[sic] (Dec 2012)
La Rousse and the Tapestry Artist: Tracy Chevalier’s Liberation through Images and Colours
Abstract
Art has always held a very ambiguous position in human society: on the one hand it has been exploited for promotional use and revered as a stand in for the entity it represents; on the other hand however, its ability to question dogmatic authorities by appealing to an individual’s innermost instincts and thoughts has made it a threatening and seditious force to be reckoned with. As a result, numerous studies on the impact of art and visions on society, authority, and our perception of reality, have emerged and taken many forms of interdisciplinary inquiry (it is sufficient to think of movements such as “literature and the visual arts”, “culture studies”, “cross-cultural image studies” or “law and imagery”, to mention a few).

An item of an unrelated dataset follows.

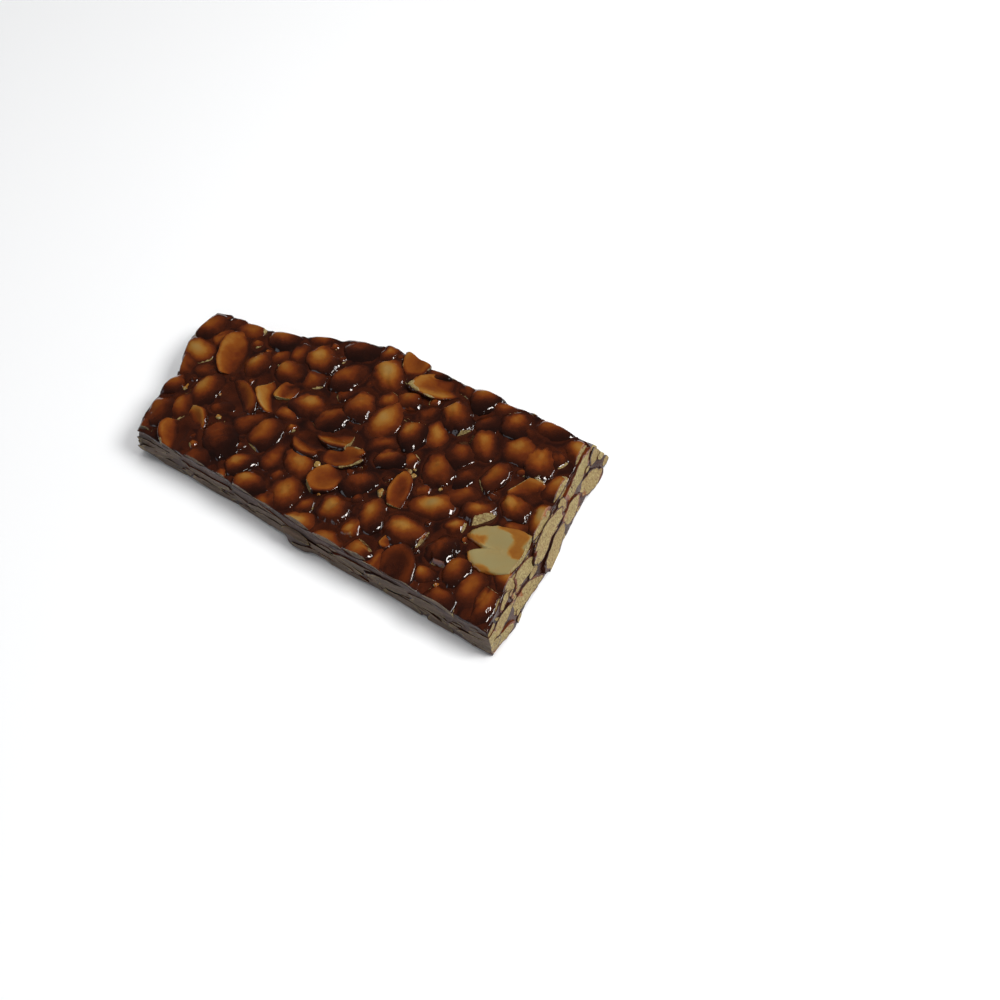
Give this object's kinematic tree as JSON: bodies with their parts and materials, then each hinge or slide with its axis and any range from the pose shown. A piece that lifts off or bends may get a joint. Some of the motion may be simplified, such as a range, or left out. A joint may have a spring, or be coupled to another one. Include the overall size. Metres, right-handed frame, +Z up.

As a confirmation of this, the subversive power of art, in the form of suppressed colours and controversial portraits, is at the heart of two of Tracy Chevalier’s works, The Virgin Blue (1997) and The Lady and the Unicorn (2003). In both novels the protagonists’ lives are dominated by a strong patriarchal society that suppresses the voices of those who do not pertain to politically privileged categories. Art therefore is the force that leads the characters to leave the paths that had been assigned to them by custom and seek out their own future.